Family of missing Burbank FBI agent launches own search
Special Agent Stephen Ivens went missing May 11. Authorities say few leads have come in and have called off active searches.
Thea Ivens asks for volunteers to help search for her missing husband, Stephen Ivens, during a press conference near the Stough Canyon Trail in Burbank. (Cheryl A. Guerrero / Staff Photographer / June 13, 2012)
It was the second time the family of Special Agent Stephen Ivens appealed for help in tracking down Ivens’ whereabouts since he went missing May 11, seemingly vanishing despite a massive manhunt by foot and air in the days after his disappearance.
The active, on-the-ground searches have long been called off, and authorities say few, if any, leads have come in.
The family has since launched its own search effort, aided in large part by social media websites and campaigns.
Standing at the base of a popular hiking trail at the Stough Nature Center in Burbank on Wednesday, Ivens’ wife, Thea, called for volunteers to assist with two searches organized by the family on June 16 and 23.
“We can’t do that alone,” she said, adding that the family was “still hoping” her husband would come home.
“My understanding is that if there are no leads, there are no searches,” Thea Ivens said. “Lately there have not been any tips or leads.”

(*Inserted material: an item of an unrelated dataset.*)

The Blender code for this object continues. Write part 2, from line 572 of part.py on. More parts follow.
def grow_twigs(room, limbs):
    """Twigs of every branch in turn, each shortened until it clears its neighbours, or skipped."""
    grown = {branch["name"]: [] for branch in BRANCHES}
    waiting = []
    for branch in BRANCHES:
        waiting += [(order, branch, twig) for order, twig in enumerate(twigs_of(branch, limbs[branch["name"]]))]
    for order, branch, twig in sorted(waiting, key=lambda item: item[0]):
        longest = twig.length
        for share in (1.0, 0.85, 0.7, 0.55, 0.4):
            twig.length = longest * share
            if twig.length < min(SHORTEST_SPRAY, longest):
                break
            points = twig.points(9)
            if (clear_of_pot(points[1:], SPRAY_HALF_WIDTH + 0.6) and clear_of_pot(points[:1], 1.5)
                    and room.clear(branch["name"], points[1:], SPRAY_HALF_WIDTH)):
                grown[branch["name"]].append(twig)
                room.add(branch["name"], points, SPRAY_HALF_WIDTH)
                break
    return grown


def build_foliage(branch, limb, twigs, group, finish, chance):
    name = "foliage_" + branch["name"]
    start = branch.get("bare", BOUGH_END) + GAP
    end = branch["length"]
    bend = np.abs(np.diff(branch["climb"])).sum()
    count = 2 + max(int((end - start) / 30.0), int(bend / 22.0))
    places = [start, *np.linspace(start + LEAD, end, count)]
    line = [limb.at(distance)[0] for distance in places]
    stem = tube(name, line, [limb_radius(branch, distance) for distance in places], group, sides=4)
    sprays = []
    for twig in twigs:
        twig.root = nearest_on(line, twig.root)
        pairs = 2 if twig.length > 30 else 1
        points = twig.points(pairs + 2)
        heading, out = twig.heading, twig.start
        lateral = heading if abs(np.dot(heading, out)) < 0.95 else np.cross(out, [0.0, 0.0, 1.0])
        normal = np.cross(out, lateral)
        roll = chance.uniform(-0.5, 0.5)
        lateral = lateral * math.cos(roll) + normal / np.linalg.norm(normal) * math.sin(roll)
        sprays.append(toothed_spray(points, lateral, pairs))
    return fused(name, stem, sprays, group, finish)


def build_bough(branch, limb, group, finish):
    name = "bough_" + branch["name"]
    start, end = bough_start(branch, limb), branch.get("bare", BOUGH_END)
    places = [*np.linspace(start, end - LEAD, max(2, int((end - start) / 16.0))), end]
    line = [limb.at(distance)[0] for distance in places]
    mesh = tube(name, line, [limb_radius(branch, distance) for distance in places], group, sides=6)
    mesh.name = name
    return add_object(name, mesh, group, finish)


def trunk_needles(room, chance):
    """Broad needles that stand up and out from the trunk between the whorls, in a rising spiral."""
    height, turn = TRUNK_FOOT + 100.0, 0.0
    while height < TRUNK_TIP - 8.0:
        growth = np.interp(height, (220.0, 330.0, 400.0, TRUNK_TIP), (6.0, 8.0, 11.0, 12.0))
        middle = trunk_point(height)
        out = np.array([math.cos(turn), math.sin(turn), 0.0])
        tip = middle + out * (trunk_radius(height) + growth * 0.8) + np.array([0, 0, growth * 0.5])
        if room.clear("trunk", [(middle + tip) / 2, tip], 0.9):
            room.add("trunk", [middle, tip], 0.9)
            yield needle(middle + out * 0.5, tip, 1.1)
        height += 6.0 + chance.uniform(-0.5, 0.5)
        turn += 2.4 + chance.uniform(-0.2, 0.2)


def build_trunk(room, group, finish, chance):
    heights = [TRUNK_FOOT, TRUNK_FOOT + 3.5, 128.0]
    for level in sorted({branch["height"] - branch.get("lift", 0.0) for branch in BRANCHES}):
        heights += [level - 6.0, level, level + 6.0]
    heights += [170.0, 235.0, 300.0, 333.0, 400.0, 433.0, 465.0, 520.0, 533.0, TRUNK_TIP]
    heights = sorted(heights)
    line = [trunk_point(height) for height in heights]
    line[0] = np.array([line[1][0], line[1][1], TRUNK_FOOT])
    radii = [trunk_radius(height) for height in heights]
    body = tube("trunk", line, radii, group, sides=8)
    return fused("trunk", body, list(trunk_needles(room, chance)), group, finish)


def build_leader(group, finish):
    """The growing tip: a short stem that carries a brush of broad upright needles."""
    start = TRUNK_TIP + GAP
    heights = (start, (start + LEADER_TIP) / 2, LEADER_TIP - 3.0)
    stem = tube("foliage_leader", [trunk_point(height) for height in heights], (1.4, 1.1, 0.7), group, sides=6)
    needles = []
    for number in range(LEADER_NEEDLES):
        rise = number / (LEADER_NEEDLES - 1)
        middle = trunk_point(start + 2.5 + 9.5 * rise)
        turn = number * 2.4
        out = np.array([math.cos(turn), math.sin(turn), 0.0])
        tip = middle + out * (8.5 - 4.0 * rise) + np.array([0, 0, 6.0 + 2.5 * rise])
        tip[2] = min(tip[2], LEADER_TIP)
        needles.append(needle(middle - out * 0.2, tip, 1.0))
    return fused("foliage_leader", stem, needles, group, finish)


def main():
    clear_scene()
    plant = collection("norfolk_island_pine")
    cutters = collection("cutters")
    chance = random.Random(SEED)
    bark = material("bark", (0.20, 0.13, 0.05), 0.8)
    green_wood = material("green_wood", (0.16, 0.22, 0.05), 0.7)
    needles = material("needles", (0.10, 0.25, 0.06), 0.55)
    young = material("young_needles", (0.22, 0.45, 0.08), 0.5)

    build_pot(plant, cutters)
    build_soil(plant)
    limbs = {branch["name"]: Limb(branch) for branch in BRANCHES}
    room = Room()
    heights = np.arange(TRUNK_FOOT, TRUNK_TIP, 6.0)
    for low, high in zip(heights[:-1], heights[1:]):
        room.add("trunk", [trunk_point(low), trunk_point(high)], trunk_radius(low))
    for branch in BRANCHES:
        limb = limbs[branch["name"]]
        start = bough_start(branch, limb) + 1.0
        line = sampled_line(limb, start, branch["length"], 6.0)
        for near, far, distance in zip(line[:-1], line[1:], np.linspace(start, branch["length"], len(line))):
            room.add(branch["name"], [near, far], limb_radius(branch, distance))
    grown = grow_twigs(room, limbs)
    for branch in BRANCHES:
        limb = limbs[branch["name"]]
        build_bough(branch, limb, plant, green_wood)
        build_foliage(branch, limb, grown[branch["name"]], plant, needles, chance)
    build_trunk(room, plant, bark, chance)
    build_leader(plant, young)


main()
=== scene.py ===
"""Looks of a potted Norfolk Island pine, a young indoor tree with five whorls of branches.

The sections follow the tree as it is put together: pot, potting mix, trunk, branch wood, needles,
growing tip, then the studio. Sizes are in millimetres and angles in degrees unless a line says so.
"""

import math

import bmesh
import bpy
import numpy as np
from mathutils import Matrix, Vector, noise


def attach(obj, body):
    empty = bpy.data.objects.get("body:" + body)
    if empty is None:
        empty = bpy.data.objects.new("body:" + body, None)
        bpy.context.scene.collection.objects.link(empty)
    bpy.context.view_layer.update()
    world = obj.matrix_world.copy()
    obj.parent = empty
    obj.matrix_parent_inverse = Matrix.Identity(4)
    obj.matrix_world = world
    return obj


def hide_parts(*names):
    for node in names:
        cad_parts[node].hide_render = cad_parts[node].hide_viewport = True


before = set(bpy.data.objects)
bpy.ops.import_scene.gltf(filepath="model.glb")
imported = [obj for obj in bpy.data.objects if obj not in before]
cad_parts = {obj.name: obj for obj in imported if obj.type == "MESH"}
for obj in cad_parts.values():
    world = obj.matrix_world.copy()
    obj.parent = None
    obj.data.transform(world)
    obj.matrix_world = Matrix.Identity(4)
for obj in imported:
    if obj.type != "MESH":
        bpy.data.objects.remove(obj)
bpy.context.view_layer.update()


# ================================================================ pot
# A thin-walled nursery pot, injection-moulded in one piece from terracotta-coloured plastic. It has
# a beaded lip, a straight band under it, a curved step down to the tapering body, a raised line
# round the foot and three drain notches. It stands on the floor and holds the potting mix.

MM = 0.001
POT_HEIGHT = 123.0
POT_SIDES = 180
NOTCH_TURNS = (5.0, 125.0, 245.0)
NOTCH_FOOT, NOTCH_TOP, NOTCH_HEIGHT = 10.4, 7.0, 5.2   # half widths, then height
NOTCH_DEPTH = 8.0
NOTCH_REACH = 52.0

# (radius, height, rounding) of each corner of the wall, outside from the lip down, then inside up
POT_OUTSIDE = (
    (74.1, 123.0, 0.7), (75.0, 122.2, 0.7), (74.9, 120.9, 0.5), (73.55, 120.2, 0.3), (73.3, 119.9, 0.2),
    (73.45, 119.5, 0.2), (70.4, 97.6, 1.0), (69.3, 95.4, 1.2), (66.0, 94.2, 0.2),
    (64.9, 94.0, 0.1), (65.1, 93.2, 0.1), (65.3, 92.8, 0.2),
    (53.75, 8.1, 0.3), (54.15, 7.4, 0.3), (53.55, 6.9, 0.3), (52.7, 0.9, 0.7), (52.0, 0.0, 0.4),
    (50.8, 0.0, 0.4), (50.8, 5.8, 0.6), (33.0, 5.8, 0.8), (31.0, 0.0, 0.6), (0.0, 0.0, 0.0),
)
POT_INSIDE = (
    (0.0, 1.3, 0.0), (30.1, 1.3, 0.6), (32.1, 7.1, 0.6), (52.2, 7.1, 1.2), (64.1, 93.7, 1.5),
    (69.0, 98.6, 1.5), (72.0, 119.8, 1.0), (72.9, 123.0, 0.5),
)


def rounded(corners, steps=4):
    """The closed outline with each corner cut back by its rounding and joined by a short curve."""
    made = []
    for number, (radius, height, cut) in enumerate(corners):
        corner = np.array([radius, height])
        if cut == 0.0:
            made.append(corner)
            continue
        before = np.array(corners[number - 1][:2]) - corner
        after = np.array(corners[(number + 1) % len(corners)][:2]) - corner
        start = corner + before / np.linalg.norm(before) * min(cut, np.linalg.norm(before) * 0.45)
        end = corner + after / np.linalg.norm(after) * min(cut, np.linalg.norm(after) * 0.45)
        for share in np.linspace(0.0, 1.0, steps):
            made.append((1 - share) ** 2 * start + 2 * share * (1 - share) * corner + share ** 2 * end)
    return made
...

Her appeal came one day before Stephen Ivens’ 36th birthday.
The agent, who specializes in national security, disappeared from his Burbank home in the 1700 block of Scott Road, prompting a massive search that involved about 100 FBI agents and 50 local law enforcement officials who initially focused on the nearby Verdugo Mountains.
The search took on added urgency because officials said Ivens likely had his department-issued gun and could be a danger to himself, although they declined to say why.

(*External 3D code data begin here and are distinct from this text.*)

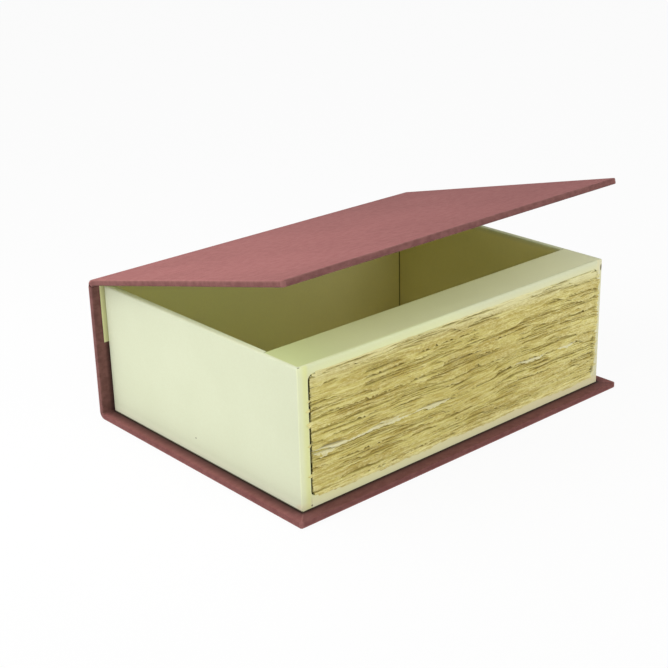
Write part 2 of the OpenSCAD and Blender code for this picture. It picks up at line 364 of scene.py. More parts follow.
def marks_and_foot_shadow(place):
    """A painted shadow line along the foot of the tray, the seam below the window, and four nicks, those at two
    corners being painted shade.
    """
    x, z = place.parts("XZ")
    x0, x1, y0 = -half_tray, half_tray, tray_low[1]
    at_end = abs(x).clamped(half_tray - 0.7, half_tray - 0.2)
    # Painted shadow along the foot of the tray.
    dark = (1 - (z - at_end * 0.5).clamped(case_thick - 0.1, case_thick + 0.35)) * 0.7
    for centre, reach, weight in (
        ((x0 + 6.2, y0, 6.0), (0.4, 3, 4.0), 0.15),
        ((x0 + 6.2, y0, 4.8), (0.7, 3, 0.6), 0.8),
        # Painted shade in the notches at two corners.
        ((x0 + 1.0, y0 + 0.7, rim_z), (1.0, 0.6, 0.5), 0.6),
        ((x1 - 1.0, y0, rim_z - 4.8), (0.8, 2.0, 2.4), 0.9),
        ((x0, 3.7, 13.3), (1.0, 0.6, 0.5), 0.9),
    ):
        dark = dark + place.mark(centre, reach) * weight
    return [(dark.at_most(0.9), (0.11, 0.08, 0.03))]


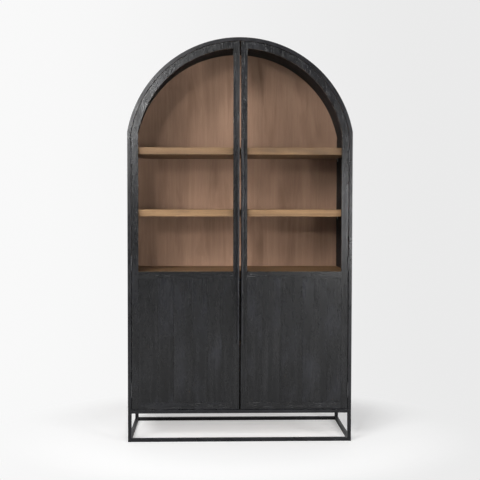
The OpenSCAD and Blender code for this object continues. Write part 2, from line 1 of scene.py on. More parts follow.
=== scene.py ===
import json
import math

import bpy
from mathutils import Matrix, Vector

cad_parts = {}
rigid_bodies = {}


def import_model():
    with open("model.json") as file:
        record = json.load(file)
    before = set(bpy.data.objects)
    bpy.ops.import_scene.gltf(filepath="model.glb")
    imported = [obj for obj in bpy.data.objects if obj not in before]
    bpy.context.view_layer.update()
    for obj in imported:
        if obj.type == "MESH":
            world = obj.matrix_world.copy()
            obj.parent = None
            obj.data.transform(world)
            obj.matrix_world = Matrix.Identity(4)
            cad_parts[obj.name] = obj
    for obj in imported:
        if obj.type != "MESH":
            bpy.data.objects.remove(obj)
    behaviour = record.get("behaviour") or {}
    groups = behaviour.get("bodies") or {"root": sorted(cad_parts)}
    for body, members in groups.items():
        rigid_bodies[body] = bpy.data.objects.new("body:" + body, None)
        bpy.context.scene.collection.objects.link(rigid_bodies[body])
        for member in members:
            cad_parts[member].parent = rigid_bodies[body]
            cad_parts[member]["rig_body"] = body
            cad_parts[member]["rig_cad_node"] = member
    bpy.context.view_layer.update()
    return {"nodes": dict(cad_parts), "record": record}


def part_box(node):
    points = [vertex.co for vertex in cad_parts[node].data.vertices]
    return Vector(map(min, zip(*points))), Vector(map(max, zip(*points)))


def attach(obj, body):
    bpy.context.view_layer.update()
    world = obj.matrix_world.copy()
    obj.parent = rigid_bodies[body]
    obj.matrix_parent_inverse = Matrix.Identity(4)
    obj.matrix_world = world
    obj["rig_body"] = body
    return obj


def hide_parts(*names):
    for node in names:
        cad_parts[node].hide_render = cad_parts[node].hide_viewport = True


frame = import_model()
nodes = frame["nodes"]
print("frame loaded:", len(nodes), "nodes")

# places that several pieces share, all read from the frame
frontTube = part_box("front_arch_tube")
frontY = frontTube[0].y  # front faces of the posts, the arch and the doors
halfWidth = frontTube[1].x
springZ = frontTube[0].z  # where the posts end and the arch begins
topZ = frontTube[1].z
archRise = topZ - springZ
archRadius = (halfWidth ** 2 + archRise ** 2) / (2 * archRise)
archZ = topZ - archRadius  # height of the arch's centre


# selecting, easing and marking pieces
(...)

The family has been conducting their own search of the Verdugo Mountains, soup kitchens in Santa Monica and Venice Beach, and homeless shelters, Thea Ivens said.
The Burbank Police Department — the lead agency on the case — told the family detectives were reviewing tapes from the downtown Burbank Metrolink Station for possible leads, said Jim Ryan, Stephen Ivens’ uncle, who was also at the press conference Wednesday.
Thea Ivens recounted how she called 9-1-1 on May 11 to report Ivens missing after finding a letter addressed to her and their son.
It was a gratitude letter, Thea Ivens said, “telling me that our child and I are the greatest gift that God has given him. It was a message for Kyle to be honest, gracious and humble and that if you are that, you can sleep at night.”
She added that she felt “undertones” that her husband “would be gone for a while, but he didn’t exactly say goodbye — he didn’t say that.”
Since February, Thea Ivens said her husband had not been able to sleep and in April, began experiencing anxiety attacks.
She said the attacks had nothing to with his work, although she acknowledged that there were “some incidents at the workplace.”
FBI spokeswoman Laura Eimiller on Wednesday reiterated that the investigation was ongoing, and that it would continue “until Stephen Ivens is found.
“Many leads were generated based on the initial media coverage, as well as by fliers handed out to hikers and the FBI’s publicity efforts,” she added.
Burbank Police Capt. Denis Cremins said search efforts were being directed based on credible information, adding that all leads have been run down to their conclusion.
“We haven’t come up with anything, and certainly welcome any credible leads,” he said.
Stephen Ivens is described as 6 foot 1 inch tall, 140 to 150 pounds, with brown eyes, grayish-brown hair, and eyeglasses.
When asked if she could think of a reason why Ivens would leave her and her young son, Thea Ivens said, “No, none. He’s not leaving. I know he loves his child, our child.”